In many ways, it speaks of the man's resilience that he is a likely front runner after all the dirty tricks the Mubarak regime had used to discredit him. He had been labelled an "American agent" and a friend of Israel. Photographs of his daughter in a swimsuit or drinking what appeared to be an alcoholic beverage with her British husband were published on the internet. He was reported to have a foreign passport, which is false.

These are serious matters in a country where animosity towards America and Israel is deeply entrenched and is so religiously conservative that women who dress fashionably, even on the beach, are viewed as being loose.

Mr ElBaradei, a quiet and cordial international law expert who is nearly 70, has taken time off recently to write a "bill of rights" that he says will lay down the rights and obligations for all Egyptians. He will be meeting with representatives from ministries, youth organisations and rural areas to acquaint himself with problems Egyptians want fixed.

"I am working with everyone," he declared in defence of the long spells he has been spending away from the media limelight. "We are laying out a vision for things like education, health care and housing, but we may be guilty of not communicating enough with the media to let everyone know what we are doing."

Mr ElBaradei has often been accused of not knowing enough about his own country because of the many years he had spent abroad, first as an Egyptian diplomat and later with the United Nations. He has also been accused of being elitist.

Trying to debunk the criticism, he has been seeking to assert his street credibility. He boasted recently that when his aides asked for volunteers, they received 15,000 applications in four days and that his Facebook page has 400,000 members.

All this, he said, was done with little or no money.

He demonstrated his appeal as a serious candidate in an internet-based vote launched by the military on Sunday. By Tuesday, nearly 100,000 people voted. Mr El Baradei won about 35 per cent of the votes, while his closest rival, the Islamic thinker Saleem Al Awa, won about 20 per cent and the former prime minister Ahmed Shafeeq 12 per cent. The online survey listed 18 possible candidates.

Mr ElBaradei, though, has not been the military's favourite politician. He has been harshly critical of their track record since February.

He has said that the military's failure to promptly place stalwarts of the Mubarak regime in protective custody meant that the corrupt among them had ample time to smuggle their money abroad or launder it locally. He has maintained that it is a mystery to him that security has not been restored in the country more than four months after Mr Mubarak's removal.

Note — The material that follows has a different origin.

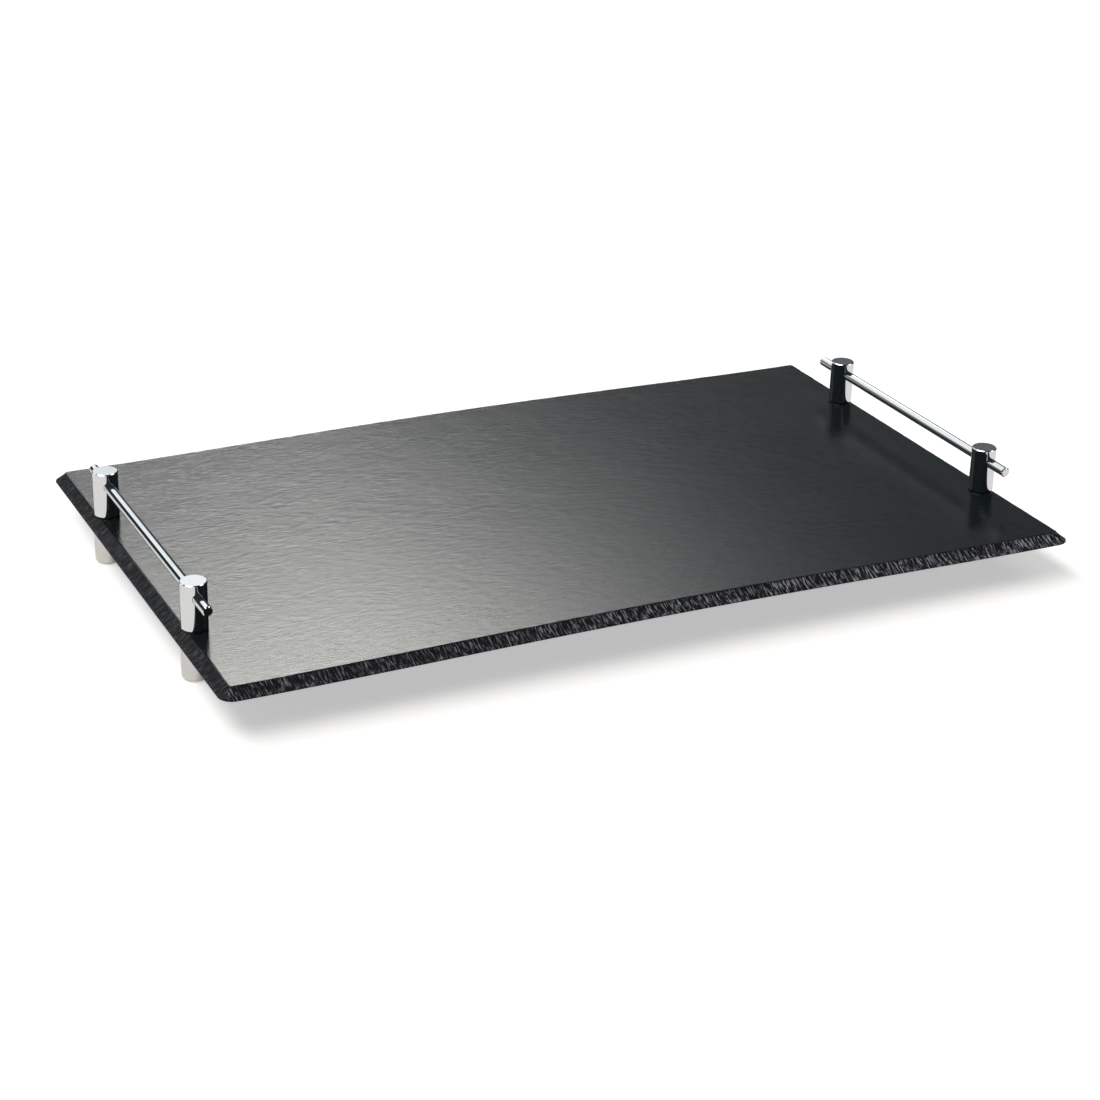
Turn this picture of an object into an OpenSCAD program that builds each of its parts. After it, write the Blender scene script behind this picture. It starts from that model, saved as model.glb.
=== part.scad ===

"They don't exercise transparency," he said of the military. "We are in a random situation when it comes to the political future of Egypt."

He has also been campaigning for a new constitution to be drafted before the parliamentary elections in September, a date that many consider to be too soon for new parties that arose from the uprising to organise and compete against the moneyed Islamist political machines.

The next parliament will be required to appoint a panel of experts to draft a new constitution. A chamber dominated by Islamists will produce a constitution with an Islamist slant that may not be acceptable to secularists, liberals and leftists among the Muslim majority and minority Christians.

The military has yet to say where it stands on calls for delaying the elections, but it has been adamant that no new constitution would be drafted before the vote. Its main argument is that the constitutional amendments adopted by more than 70 per cent of voters in a March referendum reflected the will of the people.

The nine amendments effectively give the next parliament a mandate to draft a new constitution. They limit the presidency to two four-year terms, ease requirements for running in presidential elections, especially for independent candidates - and provide judicial supervision of elections.

But critics maintain that, at the time of the March vote, Egyptians felt insecure because of the grim economy and rising crime. A "yes" vote was sold to them by Islamists and others as a way to restore stability.